Illustration Credit: Cagle Cartoons, Jeff Koterba
On Wednesday, January 6, members of the U.S. Congress met to count the results of the Electoral College vote and to certify Joe Biden as the winner of the 2020 presidential election. Although typically a staid, largely symbolic affair, this cycle’s certification process was clouded by claims of widespread electoral fraud promoted by President Donald Trump and his allies, and by the promises of prominent Republican senators and congressmen to contest the certification of President-elect Joe Biden’s victory. Near the White House, President Trump gave a speech to thousands of assembled followers, repeating the claim that the election was “rigged” and warning his supporters, “if you don’t fight like [expletive], you’re not going to have a country anymore.”
At the president’s urging, the crowd—which included heavily-armed members of various far-right extremist groups and at least six Republican state legislators—marched down Pennsylvania Avenue to the U.S. Capitol, overwhelming police barricades and storming the seat of American legislative democracy. As legislators and members of the press were forced to take shelter in the House and Senate Chambers, evacuate to secure locations, and don gas masks, rioters spent three hours ransacking, vandalizing, and looting congressional offices and facilities before police and National Guardsmen finally secured the premises.

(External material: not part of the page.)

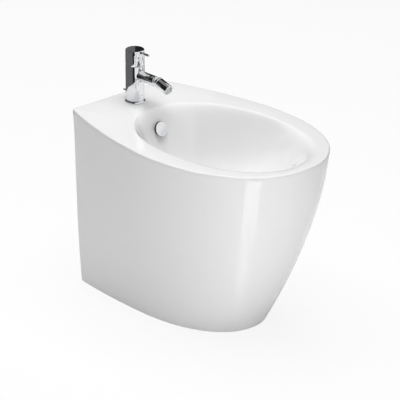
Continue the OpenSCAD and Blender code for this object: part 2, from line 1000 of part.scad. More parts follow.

Politicians and media pundits were quick to respond to the events of January 6 with shock and revulsion. However, as Laura Weiss notes in The New Republic, many personalities chose not to analyze the attempted Capitol insurrection in terms of America’s recent history of polarized political violence. Rather, they alluded to “banana republics” and “third-world nations.” Ironically enough, as Weiss explains, the term “banana republic” itself is derived from the long history of American imperialism and anti-democratic interventionism in the Global South (and particularly in Latin America) at the service of multinational business interests, such as the infamous United Fruit Company. Whether they referenced “Kabul,” “Baghdad,” or “Bogotá,” Weiss argues, mainstream politicians and commentators alike are incapable of fathoming “the scenes of mob violence [from the Capitol] without implicating the same parts of the world … that the U.S. has had a hand in destabilizing or otherwise degrading.”
While the political and legal fallout from the Capitol riot persists, President Trump has become the first president in U.S. history to earn the ignominious distinction of being impeached twice, as ten Republican representatives voted with House Democrats to charge him with “inciting violence against the government of the United States.” Meanwhile, the incoming Biden administration continues to take shape ahead of the President-elect’s inauguration on January 20. This week, President-elect Biden announced his plans to nominate former U.S. Ambassador to the United Nations Samantha Power to lead the U.S. Agency for International Development (USAID); and his intention to nominate veteran diplomat William Burns to lead the CIA.
However, despite the prospective nominations of Power and Burns and his announced slate of National Security Council advisors, with less than a week to go before his inauguration, Biden appears poised to enter office with the fewest number of confirmed Cabinet members of any president in recent memory. (As Ayesha Roscoe reports for NPR, “Former President Barack Obama had six cabinet members confirmed by the Senate before his Inauguration Day in 2009. President Trump had two. But when President-elect Joe Biden takes office next week, it’s unclear whether he’ll have any cabinet members in place.”). Confirmation hearings are set to begin Friday, with those of several high-profile nominees—Lloyd Austin (Secretary of Defense); Janet Yellen (Secretary of the Treasury); Alejandro Mayorkas (Secretary of Homeland Security); and Antony Blinken (Secretary of State)—scheduled for the day before Biden’s inauguration.